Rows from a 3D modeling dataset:
....................

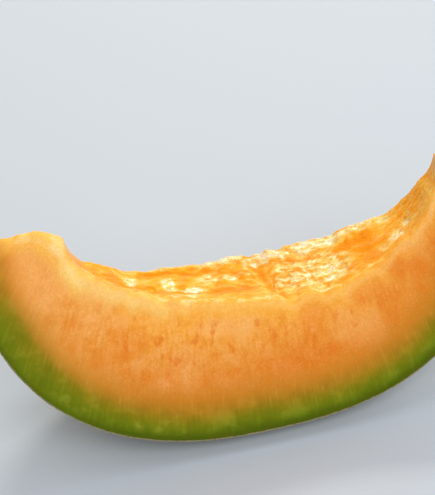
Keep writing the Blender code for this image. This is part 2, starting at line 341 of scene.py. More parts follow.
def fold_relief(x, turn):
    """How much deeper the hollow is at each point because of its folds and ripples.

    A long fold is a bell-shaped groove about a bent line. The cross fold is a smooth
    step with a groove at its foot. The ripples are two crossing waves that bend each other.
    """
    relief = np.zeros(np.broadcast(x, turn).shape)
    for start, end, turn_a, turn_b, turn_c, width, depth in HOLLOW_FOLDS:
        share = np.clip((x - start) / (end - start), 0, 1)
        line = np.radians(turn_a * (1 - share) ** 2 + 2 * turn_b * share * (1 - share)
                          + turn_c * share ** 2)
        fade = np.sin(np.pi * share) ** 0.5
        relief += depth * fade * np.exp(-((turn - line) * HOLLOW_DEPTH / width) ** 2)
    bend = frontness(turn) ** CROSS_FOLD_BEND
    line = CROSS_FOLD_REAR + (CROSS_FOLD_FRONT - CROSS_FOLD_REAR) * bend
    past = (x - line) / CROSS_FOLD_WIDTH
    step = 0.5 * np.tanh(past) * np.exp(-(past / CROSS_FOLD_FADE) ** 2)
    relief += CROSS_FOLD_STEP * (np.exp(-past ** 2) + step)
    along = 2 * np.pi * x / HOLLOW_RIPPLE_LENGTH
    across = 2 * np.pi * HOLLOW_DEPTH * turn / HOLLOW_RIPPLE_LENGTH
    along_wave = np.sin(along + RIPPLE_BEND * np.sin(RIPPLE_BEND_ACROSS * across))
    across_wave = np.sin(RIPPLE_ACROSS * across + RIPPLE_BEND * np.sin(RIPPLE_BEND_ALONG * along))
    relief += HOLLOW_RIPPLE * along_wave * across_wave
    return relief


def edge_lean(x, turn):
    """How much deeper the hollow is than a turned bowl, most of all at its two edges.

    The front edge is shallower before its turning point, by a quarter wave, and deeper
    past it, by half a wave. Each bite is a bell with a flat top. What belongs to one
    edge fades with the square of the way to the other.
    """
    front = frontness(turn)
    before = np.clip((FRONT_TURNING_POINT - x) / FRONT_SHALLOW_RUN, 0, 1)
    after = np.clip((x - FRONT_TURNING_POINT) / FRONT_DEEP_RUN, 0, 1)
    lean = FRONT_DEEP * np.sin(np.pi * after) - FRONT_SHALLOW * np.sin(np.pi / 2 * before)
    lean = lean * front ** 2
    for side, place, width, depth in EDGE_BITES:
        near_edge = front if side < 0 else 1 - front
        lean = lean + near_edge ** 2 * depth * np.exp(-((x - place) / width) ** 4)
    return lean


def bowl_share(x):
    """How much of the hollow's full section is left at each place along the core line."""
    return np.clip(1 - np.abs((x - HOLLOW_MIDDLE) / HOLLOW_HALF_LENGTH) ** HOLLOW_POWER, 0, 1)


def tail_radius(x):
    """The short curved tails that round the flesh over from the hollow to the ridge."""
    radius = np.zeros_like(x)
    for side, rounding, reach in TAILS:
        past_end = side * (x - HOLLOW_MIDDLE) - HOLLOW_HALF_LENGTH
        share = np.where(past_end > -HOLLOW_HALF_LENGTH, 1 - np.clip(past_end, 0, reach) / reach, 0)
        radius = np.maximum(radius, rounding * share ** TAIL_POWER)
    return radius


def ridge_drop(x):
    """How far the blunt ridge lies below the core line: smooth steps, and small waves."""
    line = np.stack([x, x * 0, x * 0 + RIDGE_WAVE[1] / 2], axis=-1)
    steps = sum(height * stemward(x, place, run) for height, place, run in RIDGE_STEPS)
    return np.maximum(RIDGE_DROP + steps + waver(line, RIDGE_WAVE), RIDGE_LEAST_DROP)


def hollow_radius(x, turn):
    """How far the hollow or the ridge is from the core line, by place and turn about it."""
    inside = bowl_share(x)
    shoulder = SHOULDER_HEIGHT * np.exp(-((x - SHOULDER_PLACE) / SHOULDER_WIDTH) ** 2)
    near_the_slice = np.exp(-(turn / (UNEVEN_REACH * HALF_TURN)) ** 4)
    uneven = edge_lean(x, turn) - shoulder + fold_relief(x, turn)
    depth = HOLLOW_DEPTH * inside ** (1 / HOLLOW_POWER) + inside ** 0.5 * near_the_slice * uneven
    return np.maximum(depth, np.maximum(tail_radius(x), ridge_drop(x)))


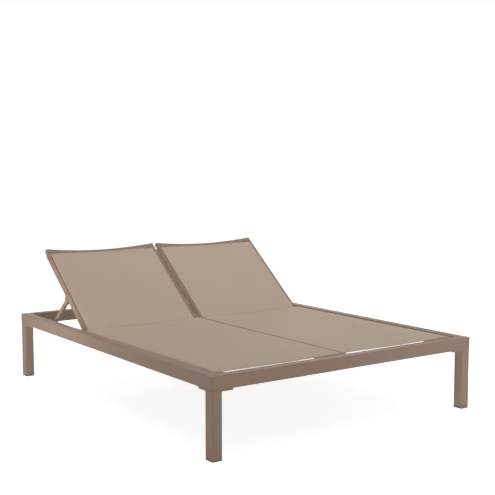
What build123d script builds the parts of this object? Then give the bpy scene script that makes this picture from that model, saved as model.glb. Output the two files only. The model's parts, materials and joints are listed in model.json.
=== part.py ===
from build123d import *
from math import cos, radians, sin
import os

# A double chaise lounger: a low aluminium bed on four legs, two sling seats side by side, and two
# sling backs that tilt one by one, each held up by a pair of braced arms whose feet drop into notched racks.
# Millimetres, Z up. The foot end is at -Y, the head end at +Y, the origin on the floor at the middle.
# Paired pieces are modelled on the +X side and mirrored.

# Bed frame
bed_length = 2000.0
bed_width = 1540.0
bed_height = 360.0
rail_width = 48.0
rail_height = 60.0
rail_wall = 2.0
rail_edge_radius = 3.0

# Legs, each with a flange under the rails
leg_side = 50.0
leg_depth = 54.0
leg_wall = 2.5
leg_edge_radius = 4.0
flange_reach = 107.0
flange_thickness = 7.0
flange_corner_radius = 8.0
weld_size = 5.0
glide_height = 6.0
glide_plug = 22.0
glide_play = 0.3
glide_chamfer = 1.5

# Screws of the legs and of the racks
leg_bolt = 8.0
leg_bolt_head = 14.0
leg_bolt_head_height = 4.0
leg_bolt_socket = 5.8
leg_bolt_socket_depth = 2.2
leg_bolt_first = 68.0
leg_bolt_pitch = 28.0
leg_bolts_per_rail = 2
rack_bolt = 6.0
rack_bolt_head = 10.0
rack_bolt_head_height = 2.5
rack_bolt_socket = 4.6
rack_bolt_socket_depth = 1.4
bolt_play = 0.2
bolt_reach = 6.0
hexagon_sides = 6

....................

## [Written request]
Repeat all of the entries exactly.

## [Written response]
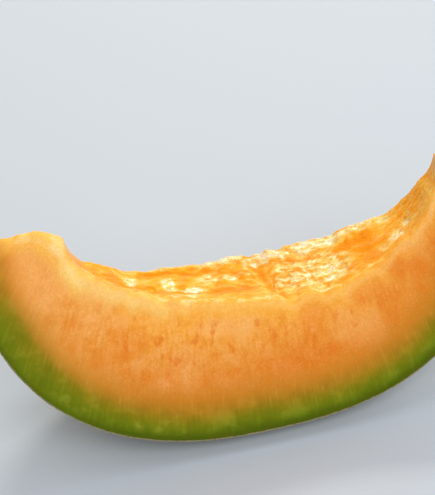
Keep writing the Blender code for this image. This is part 2, starting at line 341 of scene.py. More parts follow.
def fold_relief(x, turn):
    """How much deeper the hollow is at each point because of its folds and ripples.

    A long fold is a bell-shaped groove about a bent line. The cross fold is a smooth
    step with a groove at its foot. The ripples are two crossing waves that bend each other.
    """
    relief = np.zeros(np.broadcast(x, turn).shape)
    for start, end, turn_a, turn_b, turn_c, width, depth in HOLLOW_FOLDS:
        share = np.clip((x - start) / (end - start), 0, 1)
        line = np.radians(turn_a * (1 - share) ** 2 + 2 * turn_b * share * (1 - share)
                          + turn_c * share ** 2)
        fade = np.sin(np.pi * share) ** 0.5
        relief += depth * fade * np.exp(-((turn - line) * HOLLOW_DEPTH / width) ** 2)
    bend = frontness(turn) ** CROSS_FOLD_BEND
    line = CROSS_FOLD_REAR + (CROSS_FOLD_FRONT - CROSS_FOLD_REAR) * bend
    past = (x - line) / CROSS_FOLD_WIDTH
    step = 0.5 * np.tanh(past) * np.exp(-(past / CROSS_FOLD_FADE) ** 2)
    relief += CROSS_FOLD_STEP * (np.exp(-past ** 2) + step)
    along = 2 * np.pi * x / HOLLOW_RIPPLE_LENGTH
    across = 2 * np.pi * HOLLOW_DEPTH * turn / HOLLOW_RIPPLE_LENGTH
    along_wave = np.sin(along + RIPPLE_BEND * np.sin(RIPPLE_BEND_ACROSS * across))
    across_wave = np.sin(RIPPLE_ACROSS * across + RIPPLE_BEND * np.sin(RIPPLE_BEND_ALONG * along))
    relief += HOLLOW_RIPPLE * along_wave * across_wave
    return relief


def edge_lean(x, turn):
    """How much deeper the hollow is than a turned bowl, most of all at its two edges.

    The front edge is shallower before its turning point, by a quarter wave, and deeper
    past it, by half a wave. Each bite is a bell with a flat top. What belongs to one
    edge fades with the square of the way to the other.
    """
    front = frontness(turn)
    before = np.clip((FRONT_TURNING_POINT - x) / FRONT_SHALLOW_RUN, 0, 1)
    after = np.clip((x - FRONT_TURNING_POINT) / FRONT_DEEP_RUN, 0, 1)
    lean = FRONT_DEEP * np.sin(np.pi * after) - FRONT_SHALLOW * np.sin(np.pi / 2 * before)
    lean = lean * front ** 2
    for side, place, width, depth in EDGE_BITES:
        near_edge = front if side < 0 else 1 - front
        lean = lean + near_edge ** 2 * depth * np.exp(-((x - place) / width) ** 4)
    return lean


def bowl_share(x):
    """How much of the hollow's full section is left at each place along the core line."""
    return np.clip(1 - np.abs((x - HOLLOW_MIDDLE) / HOLLOW_HALF_LENGTH) ** HOLLOW_POWER, 0, 1)


def tail_radius(x):
    """The short curved tails that round the flesh over from the hollow to the ridge."""
    radius = np.zeros_like(x)
    for side, rounding, reach in TAILS:
        past_end = side * (x - HOLLOW_MIDDLE) - HOLLOW_HALF_LENGTH
        share = np.where(past_end > -HOLLOW_HALF_LENGTH, 1 - np.clip(past_end, 0, reach) / reach, 0)
        radius = np.maximum(radius, rounding * share ** TAIL_POWER)
    return radius


def ridge_drop(x):
    """How far the blunt ridge lies below the core line: smooth steps, and small waves."""
    line = np.stack([x, x * 0, x * 0 + RIDGE_WAVE[1] / 2], axis=-1)
    steps = sum(height * stemward(x, place, run) for height, place, run in RIDGE_STEPS)
    return np.maximum(RIDGE_DROP + steps + waver(line, RIDGE_WAVE), RIDGE_LEAST_DROP)


def hollow_radius(x, turn):
    """How far the hollow or the ridge is from the core line, by place and turn about it."""
    inside = bowl_share(x)
    shoulder = SHOULDER_HEIGHT * np.exp(-((x - SHOULDER_PLACE) / SHOULDER_WIDTH) ** 2)
    near_the_slice = np.exp(-(turn / (UNEVEN_REACH * HALF_TURN)) ** 4)
    uneven = edge_lean(x, turn) - shoulder + fold_relief(x, turn)
    depth = HOLLOW_DEPTH * inside ** (1 / HOLLOW_POWER) + inside ** 0.5 * near_the_slice * uneven
    return np.maximum(depth, np.maximum(tail_radius(x), ridge_drop(x)))


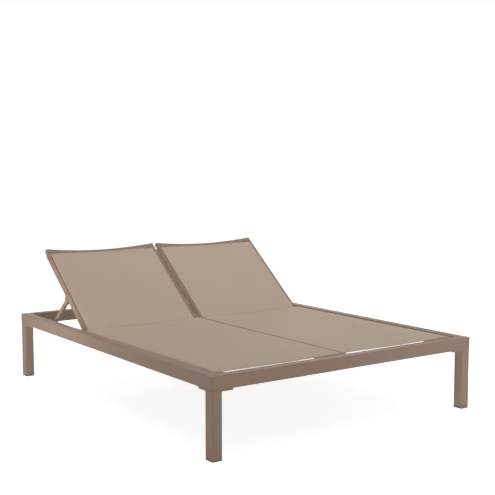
What build123d script builds the parts of this object? Then give the bpy scene script that makes this picture from that model, saved as model.glb. Output the two files only. The model's parts, materials and joints are listed in model.json.
=== part.py ===
from build123d import *
from math import cos, radians, sin
import os

# A double chaise lounger: a low aluminium bed on four legs, two sling seats side by side, and two
# sling backs that tilt one by one, each held up by a pair of braced arms whose feet drop into notched racks.
# Millimetres, Z up. The foot end is at -Y, the head end at +Y, the origin on the floor at the middle.
# Paired pieces are modelled on the +X side and mirrored.

# Bed frame
bed_length = 2000.0
bed_width = 1540.0
bed_height = 360.0
rail_width = 48.0
rail_height = 60.0
rail_wall = 2.0
rail_edge_radius = 3.0

# Legs, each with a flange under the rails
leg_side = 50.0
leg_depth = 54.0
leg_wall = 2.5
leg_edge_radius = 4.0
flange_reach = 107.0
flange_thickness = 7.0
flange_corner_radius = 8.0
weld_size = 5.0
glide_height = 6.0
glide_plug = 22.0
glide_play = 0.3
glide_chamfer = 1.5

# Screws of the legs and of the racks
leg_bolt = 8.0
leg_bolt_head = 14.0
leg_bolt_head_height = 4.0
leg_bolt_socket = 5.8
leg_bolt_socket_depth = 2.2
leg_bolt_first = 68.0
leg_bolt_pitch = 28.0
leg_bolts_per_rail = 2
rack_bolt = 6.0
rack_bolt_head = 10.0
rack_bolt_head_height = 2.5
rack_bolt_socket = 4.6
rack_bolt_socket_depth = 1.4
bolt_play = 0.2
bolt_reach = 6.0
hexagon_sides = 6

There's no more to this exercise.